#### COLLECTED DATA

┄┄┄┄┄┄┄┄┄┄┄┄┄┄┄┄┄┄┄┄

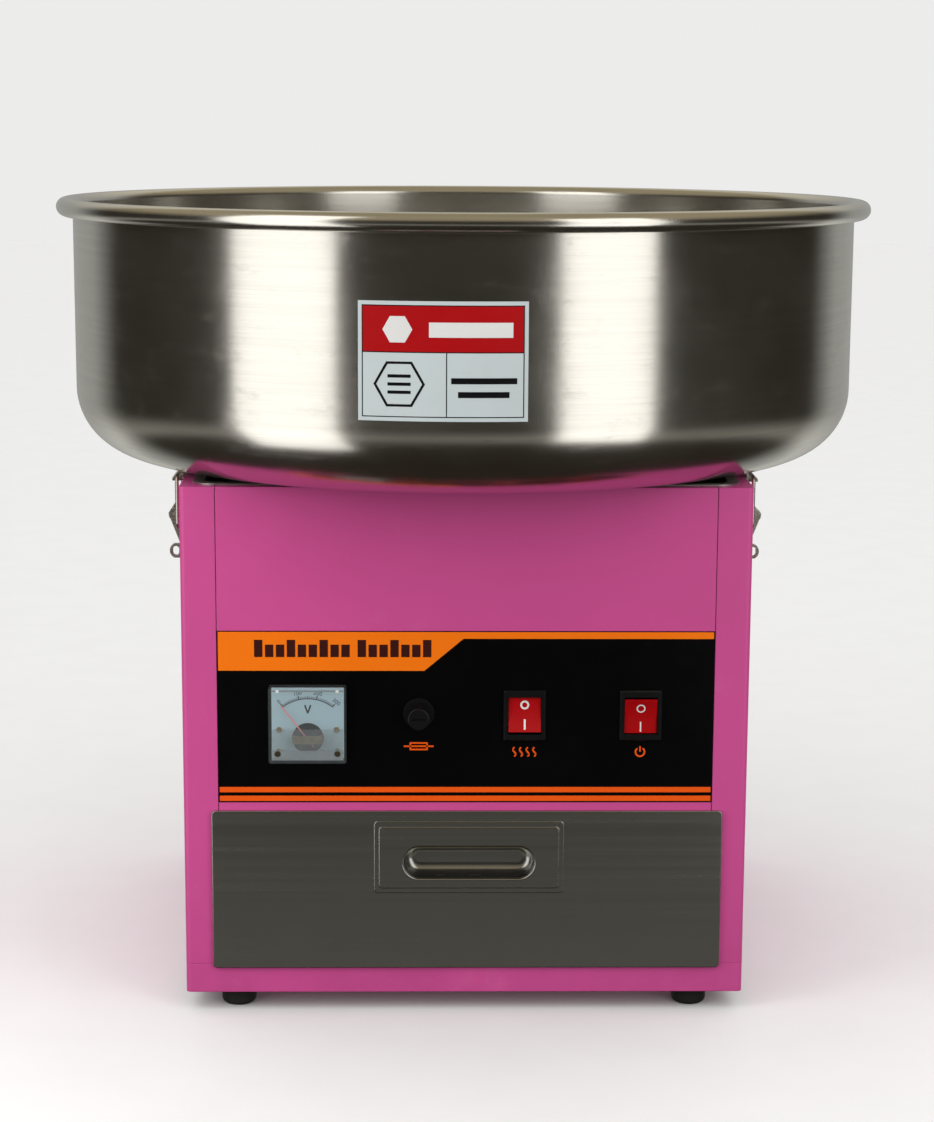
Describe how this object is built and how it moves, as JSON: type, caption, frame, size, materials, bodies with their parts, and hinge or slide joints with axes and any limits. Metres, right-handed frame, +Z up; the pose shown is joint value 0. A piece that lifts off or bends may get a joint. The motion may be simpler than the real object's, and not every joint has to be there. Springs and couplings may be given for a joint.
{
  "type": "cotton candy machine",
  "caption": "Table-top cotton candy machine: square painted cabinet with a drawer, latched round steel bowl, spinning heated head, rocker switches, meter and fuse.",
  "frame": {"origin": "on the surface that the feet stand on, under the axis of the bowl and the spinner", "axes": "+Z up along the spinner axis, front of the machine at -Y, +X to the right seen from the front"},
  "size_m": [0.52, 0.52, 0.488],
  "materials": {
    "pink_paint": "satin pink powder coat",
    "bowl_steel": "spun and brushed stainless steel, horizontal grain",
    "deck_steel": "stainless steel, light brushing",
    "drawer_steel": "stainless steel, fine horizontal brushing",
    "zinc_steel": "zinc-plated steel",
    "latch_steel": "nickel-plated steel",
    "label_print": "printed white vinyl with a red header",
    "decal_print": "printed black polycarbonate with orange bands",
    "black_plastic": "black moulded phenolic",
    "dial_face": "printed pale blue dial",
    "clear_cover": "clear moulded polystyrene",
    "needle_red": "red lacquer",
    "brass": "plain brass",
    "rocker_red": "translucent red",
    "fuse_glass": "clear glass with plated ends",
    "rubber": "matte black rubber",
    "aluminium": "turned aluminium",
    "motor_iron": "grey painted iron",
    "laminations": "steel laminations with copper windings",
    "shaft_steel": "ground steel",
    "heater_metal": "heat-tinted sheathed element",
    "screw_steel": "stainless steel",
    "white_nylon": "natural nylon"
  },
  "bodies": {
    "root": {"base_pan": "pink_paint", "bowl": "bowl_steel", "bowl_catches": "latch_steel", "bowl_gasket": "rubber", "bowl_label": "label_print", "brush_holder": "black_plastic", "cabinet_fasteners": "screw_steel", "cable_gland": "black_plastic", "control_decal": "decal_print", "divider_shelf": "zinc_steel", "drawer_runners": "zinc_steel", "electrical_terminals": "brass", "front_panel": "pink_paint", "fuse_holder": "black_plastic", "gland_seal": "rubber", "latch_bases": "latch_steel", "latch_fasteners": "latch_steel", "left_side_panel": "pink_paint", "meter_case": "black_plastic", "meter_cover": "clear_cover", "meter_dial": "dial_face", "meter_movement": "brass", "motor_bearings": "shaft_steel", "motor_bracket": "zinc_steel", "motor_fasteners": "screw_steel", "motor_housing": "motor_iron", "motor_stator": "laminations", "rear_panel": "pink_paint", "right_side_panel": "pink_paint", "rubber_feet": "rubber", "rubber_mounts": "rubber", "shaft_shroud": "bowl_steel", "switch_housings": "black_plastic", "terminal_block": "white_nylon", "top_plate": "deck_steel"},
    "drawer": {"drawer_front": "drawer_steel", "drawer_box": "drawer_steel", "drawer_pull": "drawer_steel"},
    "spinner": {"motor_shaft": "shaft_steel", "motor_rotor": "laminations", "slip_rings": "brass", "spinner_base": "aluminium", "spinner_lid": "aluminium", "spinner_band": "aluminium", "sugar_well": "aluminium", "heater_element": "heater_metal", "spinner_fasteners": "screw_steel"},
    "heat_rocker": {"heat_rocker": "rocker_red"},
    "power_rocker": {"power_rocker": "rocker_red"},
    "needle": {"meter_needle": "needle_red"},
    "fuse_carrier": {"glass_fuse": "fuse_glass"},
    "fuse_cap": {"fuse_cap": "black_plastic"},
    "lever_front_left": {"latch_lever_front_left": "latch_steel"},
    "bail_front_left": {"latch_bail_front_left": "latch_steel"},
    "lever_front_right": {"latch_lever_front_right": "latch_steel"},
    "bail_front_right": {"latch_bail_front_right": "latch_steel"},
    "lever_rear_left": {"latch_lever_rear_left": "latch_steel"},
    "bail_rear_left": {"latch_bail_rear_left": "latch_steel"},
    "lever_rear_right": {"latch_lever_rear_right": "latch_steel"},
    "bail_rear_right": {"latch_bail_rear_right": "latch_steel"}
  },
  "joints": [
    {"name": "drawer_slide", "type": "slide", "parent": "root", "child": "drawer", "axis": [0, -1, 0], "range_m": [0, 0.24]},
    {"name": "spinner_turn", "type": "hinge", "parent": "root", "child": "spinner", "pos_m": [0, 0, 0.388], "axis": [0, 0, 1], "continuous": true},
    {"name": "heat_switch", "type": "hinge", "parent": "root", "child": "heat_rocker", "pos_m": [0.0352, -0.1685, 0.186], "axis": [1, 0, 0], "range_deg": [0, 18]},
    {"name": "power_switch", "type": "hinge", "parent": "root", "child": "power_rocker", "pos_m": [0.1049, -0.1685, 0.186], "axis": [1, 0, 0], "range_deg": [-18, 0]},
    {"name": "meter_needle", "type": "hinge", "parent": "root", "child": "needle", "pos_m": [-0.0946, -0.1765, 0.1726], "axis": [0, 1, 0], "range_deg": [0, 75], "stiffness_Nm_per_rad": 0.0003},
    {"name": "fuse_pull", "type": "slide", "parent": "root", "child": "fuse_carrier", "axis": [0, -1, 0], "range_m": [0, 0.045]},
    {"name": "fuse_cap_turn", "type": "hinge", "parent": "fuse_carrier", "child": "fuse_cap", "pos_m": [-0.0283, -0.18, 0.1875], "axis": [0, 1, 0], "range_deg": [-60, 0]},
    {"name": "latch_front_left", "type": "hinge", "parent": "root", "child": "lever_front_left", "pos_m": [-0.1765, -0.11, 0.3], "axis": [0, 1, 0], "range_deg": [0, 120]},
    {"name": "bail_front_left", "type": "hinge", "parent": "lever_front_left", "child": "bail_front_left", "pos_m": [-0.175, -0.11, 0.2925], "axis": [0, 1, 0], "range_deg": [-162, 0]},
    {"name": "latch_front_right", "type": "hinge", "parent": "root", "child": "lever_front_right", "pos_m": [0.1765, -0.11, 0.3], "axis": [0, -1, 0], "range_deg": [0, 120]},
    {"name": "bail_front_right", "type": "hinge", "parent": "lever_front_right", "child": "bail_front_right", "pos_m": [0.175, -0.11, 0.2925], "axis": [0, -1, 0], "range_deg": [-162, 0]},
    {"name": "latch_rear_left", "type": "hinge", "parent": "root", "child": "lever_rear_left", "pos_m": [-0.1765, 0.11, 0.3], "axis": [0, 1, 0], "range_deg": [0, 120]},
    {"name": "bail_rear_left", "type": "hinge", "parent": "lever_rear_left", "child": "bail_rear_left", "pos_m": [-0.175, 0.11, 0.2925], "axis": [0, 1, 0], "range_deg": [-162, 0]},
    {"name": "latch_rear_right", "type": "hinge", "parent": "root", "child": "lever_rear_right", "pos_m": [0.1765, 0.11, 0.3], "axis": [0, -1, 0], "range_deg": [0, 120]},
    {"name": "bail_rear_right", "type": "hinge", "parent": "lever_rear_right", "child": "bail_rear_right", "pos_m": [0.175, 0.11, 0.2925], "axis": [0, -1, 0], "range_deg": [-162, 0]}
  ],
  "couplings": [
    {"joint": "bail_front_left", "follows": "latch_front_left", "ratio": -1.35},
    {"joint": "bail_front_right", "follows": "latch_front_right", "ratio": -1.35},
    {"joint": "bail_rear_left", "follows": "latch_rear_left", "ratio": -1.35},
    {"joint": "bail_rear_right", "follows": "latch_rear_right", "ratio": -1.35}
  ]
}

┄┄┄┄┄┄┄┄┄┄┄┄┄┄┄┄┄┄┄┄

#### REQUIREMENT
Copy out the whole listing exactly.

#### SOLUTION TO THIS TASK
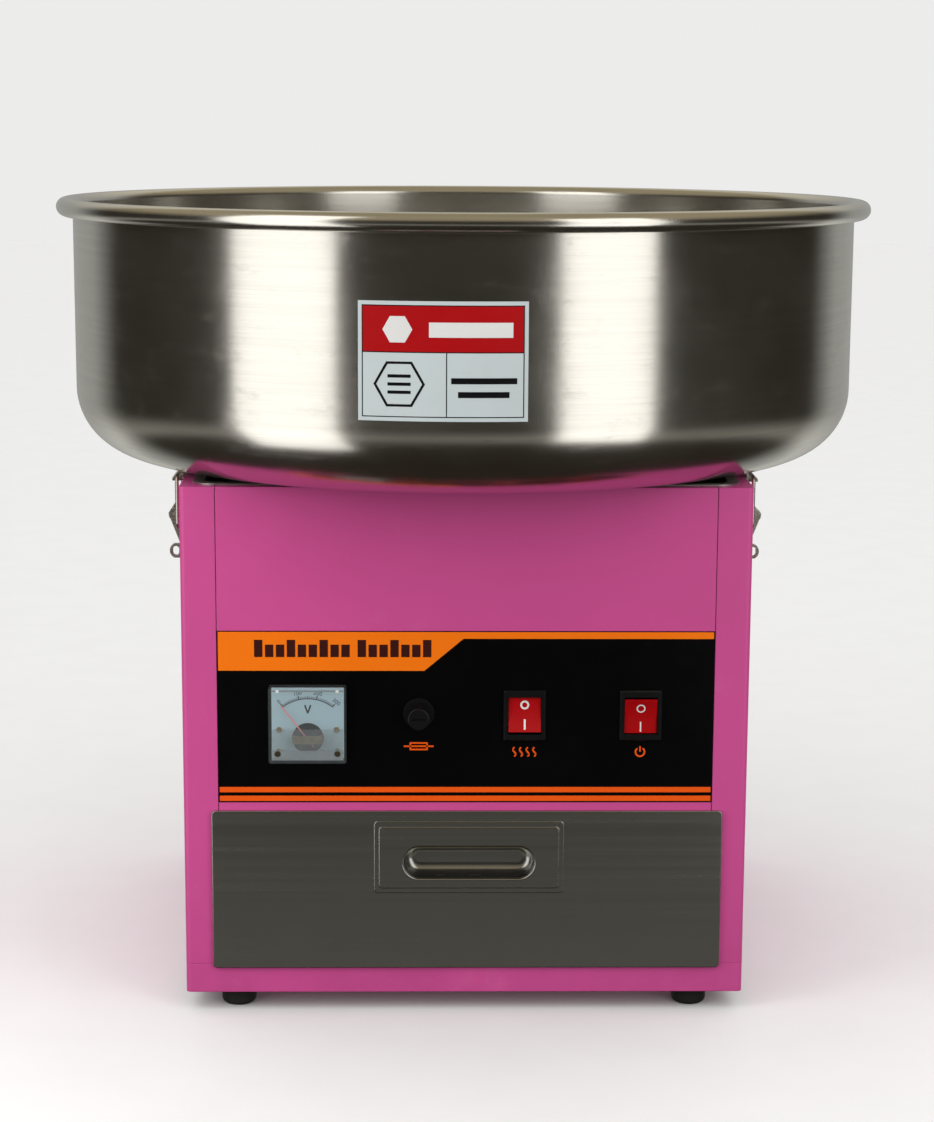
Describe how this object is built and how it moves, as JSON: type, caption, frame, size, materials, bodies with their parts, and hinge or slide joints with axes and any limits. Metres, right-handed frame, +Z up; the pose shown is joint value 0. A piece that lifts off or bends may get a joint. The motion may be simpler than the real object's, and not every joint has to be there. Springs and couplings may be given for a joint.
{
  "type": "cotton candy machine",
  "caption": "Table-top cotton candy machine: square painted cabinet with a drawer, latched round steel bowl, spinning heated head, rocker switches, meter and fuse.",
  "frame": {"origin": "on the surface that the feet stand on, under the axis of the bowl and the spinner", "axes": "+Z up along the spinner axis, front of the machine at -Y, +X to the right seen from the front"},
  "size_m": [0.52, 0.52, 0.488],
  "materials": {
    "pink_paint": "satin pink powder coat",
    "bowl_steel": "spun and brushed stainless steel, horizontal grain",
    "deck_steel": "stainless steel, light brushing",
    "drawer_steel": "stainless steel, fine horizontal brushing",
    "zinc_steel": "zinc-plated steel",
    "latch_steel": "nickel-plated steel",
    "label_print": "printed white vinyl with a red header",
    "decal_print": "printed black polycarbonate with orange bands",
    "black_plastic": "black moulded phenolic",
    "dial_face": "printed pale blue dial",
    "clear_cover": "clear moulded polystyrene",
    "needle_red": "red lacquer",
    "brass": "plain brass",
    "rocker_red": "translucent red",
    "fuse_glass": "clear glass with plated ends",
    "rubber": "matte black rubber",
    "aluminium": "turned aluminium",
    "motor_iron": "grey painted iron",
    "laminations": "steel laminations with copper windings",
    "shaft_steel": "ground steel",
    "heater_metal": "heat-tinted sheathed element",
    "screw_steel": "stainless steel",
    "white_nylon": "natural nylon"
  },
  "bodies": {
    "root": {"base_pan": "pink_paint", "bowl": "bowl_steel", "bowl_catches": "latch_steel", "bowl_gasket": "rubber", "bowl_label": "label_print", "brush_holder": "black_plastic", "cabinet_fasteners": "screw_steel", "cable_gland": "black_plastic", "control_decal": "decal_print", "divider_shelf": "zinc_steel", "drawer_runners": "zinc_steel", "electrical_terminals": "brass", "front_panel": "pink_paint", "fuse_holder": "black_plastic", "gland_seal": "rubber", "latch_bases": "latch_steel", "latch_fasteners": "latch_steel", "left_side_panel": "pink_paint", "meter_case": "black_plastic", "meter_cover": "clear_cover", "meter_dial": "dial_face", "meter_movement": "brass", "motor_bearings": "shaft_steel", "motor_bracket": "zinc_steel", "motor_fasteners": "screw_steel", "motor_housing": "motor_iron", "motor_stator": "laminations", "rear_panel": "pink_paint", "right_side_panel": "pink_paint", "rubber_feet": "rubber", "rubber_mounts": "rubber", "shaft_shroud": "bowl_steel", "switch_housings": "black_plastic", "terminal_block": "white_nylon", "top_plate": "deck_steel"},
    "drawer": {"drawer_front": "drawer_steel", "drawer_box": "drawer_steel", "drawer_pull": "drawer_steel"},
    "spinner": {"motor_shaft": "shaft_steel", "motor_rotor": "laminations", "slip_rings": "brass", "spinner_base": "aluminium", "spinner_lid": "aluminium", "spinner_band": "aluminium", "sugar_well": "aluminium", "heater_element": "heater_metal", "spinner_fasteners": "screw_steel"},
    "heat_rocker": {"heat_rocker": "rocker_red"},
    "power_rocker": {"power_rocker": "rocker_red"},
    "needle": {"meter_needle": "needle_red"},
    "fuse_carrier": {"glass_fuse": "fuse_glass"},
    "fuse_cap": {"fuse_cap": "black_plastic"},
    "lever_front_left": {"latch_lever_front_left": "latch_steel"},
    "bail_front_left": {"latch_bail_front_left": "latch_steel"},
    "lever_front_right": {"latch_lever_front_right": "latch_steel"},
    "bail_front_right": {"latch_bail_front_right": "latch_steel"},
    "lever_rear_left": {"latch_lever_rear_left": "latch_steel"},
    "bail_rear_left": {"latch_bail_rear_left": "latch_steel"},
    "lever_rear_right": {"latch_lever_rear_right": "latch_steel"},
    "bail_rear_right": {"latch_bail_rear_right": "latch_steel"}
  },
  "joints": [
    {"name": "drawer_slide", "type": "slide", "parent": "root", "child": "drawer", "axis": [0, -1, 0], "range_m": [0, 0.24]},
    {"name": "spinner_turn", "type": "hinge", "parent": "root", "child": "spinner", "pos_m": [0, 0, 0.388], "axis": [0, 0, 1], "continuous": true},
    {"name": "heat_switch", "type": "hinge", "parent": "root", "child": "heat_rocker", "pos_m": [0.0352, -0.1685, 0.186], "axis": [1, 0, 0], "range_deg": [0, 18]},
    {"name": "power_switch", "type": "hinge", "parent": "root", "child": "power_rocker", "pos_m": [0.1049, -0.1685, 0.186], "axis": [1, 0, 0], "range_deg": [-18, 0]},
    {"name": "meter_needle", "type": "hinge", "parent": "root", "child": "needle", "pos_m": [-0.0946, -0.1765, 0.1726], "axis": [0, 1, 0], "range_deg": [0, 75], "stiffness_Nm_per_rad": 0.0003},
    {"name": "fuse_pull", "type": "slide", "parent": "root", "child": "fuse_carrier", "axis": [0, -1, 0], "range_m": [0, 0.045]},
    {"name": "fuse_cap_turn", "type": "hinge", "parent": "fuse_carrier", "child": "fuse_cap", "pos_m": [-0.0283, -0.18, 0.1875], "axis": [0, 1, 0], "range_deg": [-60, 0]},
    {"name": "latch_front_left", "type": "hinge", "parent": "root", "child": "lever_front_left", "pos_m": [-0.1765, -0.11, 0.3], "axis": [0, 1, 0], "range_deg": [0, 120]},
    {"name": "bail_front_left", "type": "hinge", "parent": "lever_front_left", "child": "bail_front_left", "pos_m": [-0.175, -0.11, 0.2925], "axis": [0, 1, 0], "range_deg": [-162, 0]},
    {"name": "latch_front_right", "type": "hinge", "parent": "root", "child": "lever_front_right", "pos_m": [0.1765, -0.11, 0.3], "axis": [0, -1, 0], "range_deg": [0, 120]},
    {"name": "bail_front_right", "type": "hinge", "parent": "lever_front_right", "child": "bail_front_right", "pos_m": [0.175, -0.11, 0.2925], "axis": [0, -1, 0], "range_deg": [-162, 0]},
    {"name": "latch_rear_left", "type": "hinge", "parent": "root", "child": "lever_rear_left", "pos_m": [-0.1765, 0.11, 0.3], "axis": [0, 1, 0], "range_deg": [0, 120]},
    {"name": "bail_rear_left", "type": "hinge", "parent": "lever_rear_left", "child": "bail_rear_left", "pos_m": [-0.175, 0.11, 0.2925], "axis": [0, 1, 0], "range_deg": [-162, 0]},
    {"name": "latch_rear_right", "type": "hinge", "parent": "root", "child": "lever_rear_right", "pos_m": [0.1765, 0.11, 0.3], "axis": [0, -1, 0], "range_deg": [0, 120]},
    {"name": "bail_rear_right", "type": "hinge", "parent": "lever_rear_right", "child": "bail_rear_right", "pos_m": [0.175, 0.11, 0.2925], "axis": [0, -1, 0], "range_deg": [-162, 0]}
  ],
  "couplings": [
    {"joint": "bail_front_left", "follows": "latch_front_left", "ratio": -1.35},
    {"joint": "bail_front_right", "follows": "latch_front_right", "ratio": -1.35},
    {"joint": "bail_rear_left", "follows": "latch_rear_left", "ratio": -1.35},
    {"joint": "bail_rear_right", "follows": "latch_rear_right", "ratio": -1.35}
  ]
}